Dreams don’t come cheap, though.
“How much money do you get from the federal government for this project?” Albert asked.
“None,” Monique said.
“How much do you get from the state government?” Albert asked.
“None,” Monique said.
“How do you pay the bills?” Albert asked.
“Admissions fees and donations,” Monique said.
So far, that’s brought in $33 million from families like the Bobiers from Illinois, who set up chairs and blankets just after Labor Day to watch one of two ceremonial night blasts in the chill air.
“We said, ‘Well, we’ve got to come back for this,’” Becky Bobier said.
“We better not miss it,” added Rani Bobier.

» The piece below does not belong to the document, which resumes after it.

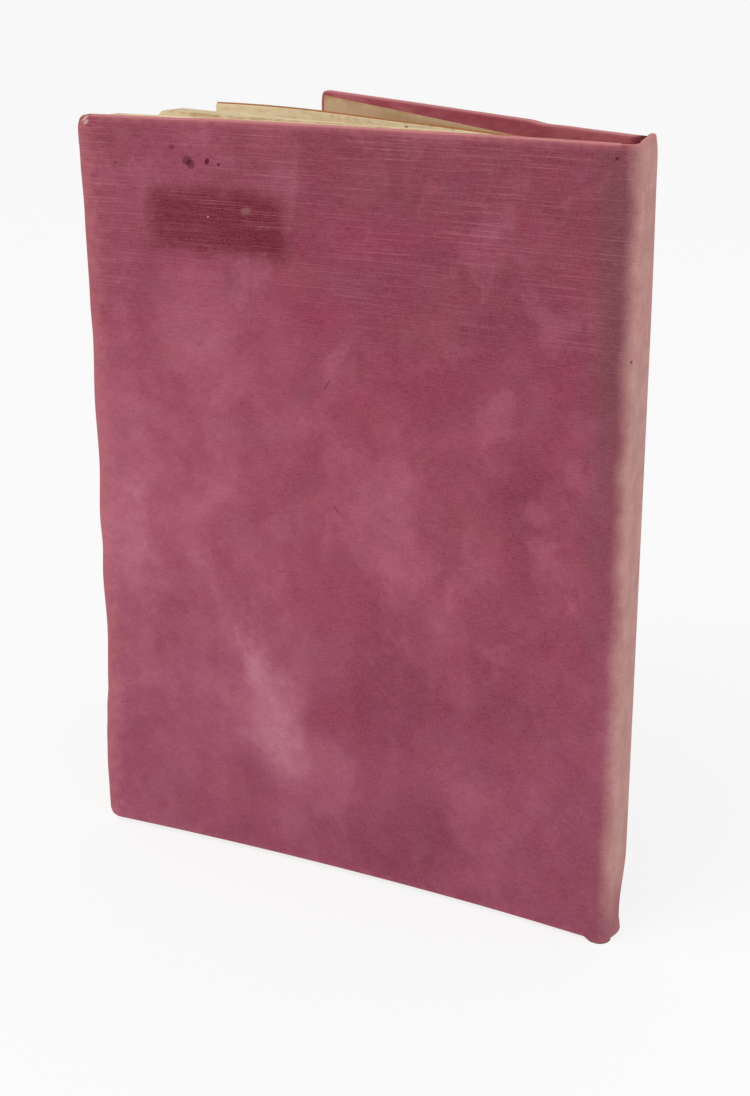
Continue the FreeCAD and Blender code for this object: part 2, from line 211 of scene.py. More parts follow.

This blast every Sept. 6 honors Crazy Horse’s death and Korczak’s birth.
Helene Gaddie, a member of the Lakota tribe, performs here.
“There’s a really harsh history of how our Black Hills were taken from our people,” Gaddie said. “So I’m fortunate that the monument here, that the mountain here, gives us Natives an opportunity to educate the general public about our culture and about proper respect when they come into our land.”

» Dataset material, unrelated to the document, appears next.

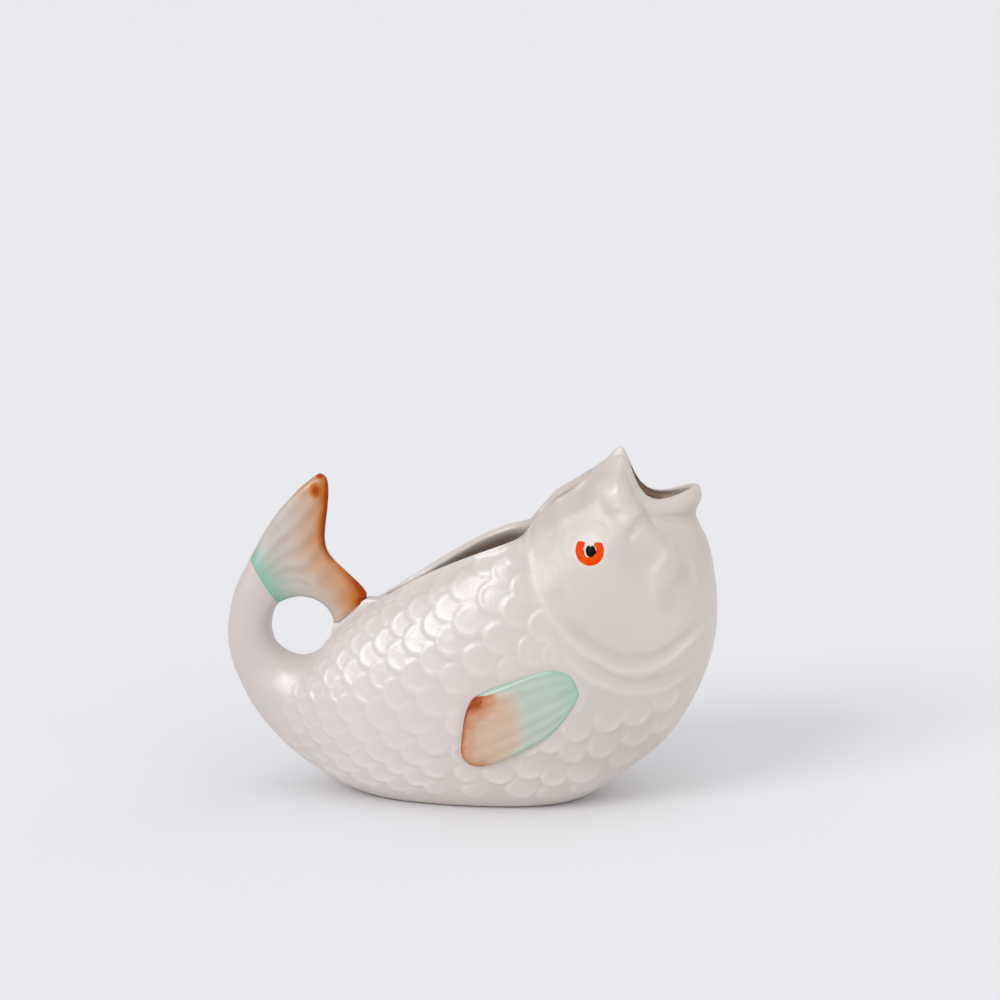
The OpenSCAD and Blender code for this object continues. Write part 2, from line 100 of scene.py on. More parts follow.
widthShares = [
    0.265, 0.325, 0.412, 0.512, 0.613, 0.7, 0.787, 0.863, 0.925, 0.975, 1, 1, 0.988, 0.975,
    0.963, 0.95, 0.925, 0.9, 0.875, 0.825, 0.73, 0.56,
]
muzzleShares = [1.5, 1.2, 1]
slotShares = [0.24, 0.27, 0.56, 0.9, 1, 0.82, 0.49, 0.31, 0.44, 0.585, 0.49, 0.36, 0.28]
dropShares = [0, 0.2, 0.5, 0.75, 0.96, 1]


def curve(points, u):
    # smooth curve through the points, where u counts from the first one
    last = len(points) - 1
    v = min(max(u, 0), last)
    i = min(int(v), last - 1)
    f = v - i
    a, b, c, d = points[max(i - 1, 0)], points[i], points[i + 1], points[min(i + 2, last)]
    return b + (c - a + (2 * a - 5 * b + 4 * c - d + (3 * (b - c) + d - a) * f) * f) * (f / 2)


def along(points, count):
    return [curve(points, (len(points) - 1) * i / count) for i in range(count + 1)]


def ease(x):
    v = min(max(x, 0), 1)
    return v * v * (3 - 2 * v)


def fade(x, low, high):
    return ease((x - low) / (high - low))


def polar(radius, angle):
    a = math.radians(angle)
    return Vector((radius * math.cos(a), radius * math.sin(a)))


back = [hole + polar(jug["holeSize"] / 2 * s, a) for s, a in zip(holeShares, holeAngles)]
back += [sidePoint(share) for share in backShares]
belly = [hole + polar(jug["holeSize"] / 2 + jug["stemDepth"] * s, a)
         for s, a in zip(stemDepthShares, stemAngles)]
belly += [sidePoint(share) - Vector((0, jug["footCut"] * f))
          for share, f in zip(bellyShares, footShares)]
halfWidths = [s * jug["stemWidth"] / 2 for s in stemWidthShares]
halfWidths += [s * jug["width"] / 2 for s in widthShares]
halfWidths += [s * jug["mouthWidth"] / 2 for s in muzzleShares]
ringCache = {}


def roundEdge(distance, radius=1):
    return math.sqrt(1 - (1 - min(max(distance / radius, 0), 1)) ** 2)


def ring(u):
    # top point, directions down and to the tail, height, half width, roundness, angle of the
    # opening, reach of the upper part, drop of the mouth, half width of the opening
    if u not in ringCache:
        top = curve(back, u)
        down = curve(belly, u) - top
        span = down.length
        down /= span
        half = curve(halfWidths, u)
        power = jug["roundBack"]
        power += (jug["roundBrow"] - jug["roundBack"]) * fade(u, *jug["browRings"])
        slot = drop = 0
        if jug["slotFirst"] < u < jug["slotLast"]:
            v, length = u - jug["slotFirst"], jug["slotLast"] - jug["slotFirst"]
            slot = jug["slotWidth"] / 2 * curve(slotShares, v)
            slot *= roundEdge(v) * roundEdge(length - v)
        opening = math.asin((slot / half) ** (power / 2))
        reach = span * (jug["widestShare"] + jug["widestGain"] * fade(u, *jug["widestRings"]))
        if u > jug["dropFirst"]:
            drop = jug["mouthDrop"] * curve(dropShares, u - jug["dropFirst"])
        tailward = Vector((down.y, -down.x))
        ringCache[u] = (top, down, tailward, span, half, power, opening, reach, drop, slot)
    return ringCache[u]


def grounded(z, floor):
    # height above the floor, rounded off where the skin comes down to it
    e = z - floor
    if e <= -jug["footRound"]:
        return floor
    if e >= jug["footRound"]:
        return z
    return floor + (e + jug["footRound"]) ** 2 / (4 * jug["footRound"])


def skin(u, t, depth=0):
    # right-hand skin on ring u, from the back at t 0 to the belly at t 1; depth goes into the wall
    top, down, tailward, span, half, power, opening, reach, drop, slot = ring(u)
    collar, lower = jug["collar"], 2 / jug["roundBelly"]
    angle = opening + (math.pi - opening) * t
    pinch = 1 + max(0, 2 - power) * reach / half
    sine, cosine = max(math.sin(angle), 0), math.cos(angle)
    if cosine > 0:
        y = (half - depth) * sine ** (2 / power)
        upper = reach / math.cos(opening) ** (2 / power) - depth * pinch
        along = -upper * cosine ** (2 / power)
        # under the rim of the open back the skin stays at the width of the rim
        fall = along + upper * math.cos(opening) ** (2 / power)
        held = ease(slot / collar - jug["collarShare"]) * (1 - ease(fall / collar))
        y += (max(slot - max(depth, 0), 0) - y) * held
    else:
        y = (half - depth) * sine ** lower
        along = (span - reach - depth) * (-cosine) ** lower
    share = min(max((reach + along) / span, 0), 1)
    dropped = drop * math.sin(math.pi * share) ** jug["dropPower"]
    p = top + down * (reach + along) + tailward * dropped
    return Vector((p.x, -y if t < 1 else 0, grounded(p.y, max(depth, 0))))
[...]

And the education is just beginning. The memorial’s master plan includes an Indian University of North America, museum and cultural center.
“This isn’t just about a mountain?” Albert asked.
“Oh, no. The mountain, dad said, was the smallest part of the whole project,” Monique said. “And so the mountain is a wonderful thing, but it isn’t what really will help people. It’s the knowledge, and knowledge comes from learning, and so that university and the museum here, those are the most important things.”
Korczak never took a day of sculpting lessons and yet, for more than half his life, he carved a masterpiece for the ages -- not once taking a salary. And when he died in 1982 at age 74, he still wouldn’t leave. Orphaned as a child, he had found his home.
His youngest daughter took Albert to where Korczak lies buried at the base of the mountain. He rests behind his final carving: an epitaph he cut out of steel that reads, “Storyteller In Stone.”
“He wanted us to know that he was -- part of living is dying. And that when he did die, we would be prepared to carry on,” Monique said. “But he did say he couldn’t carve the mountain from the grave.”
The sculptor and a towering Native American legend are sharing a mountain and a dedication for these lands, for eternity.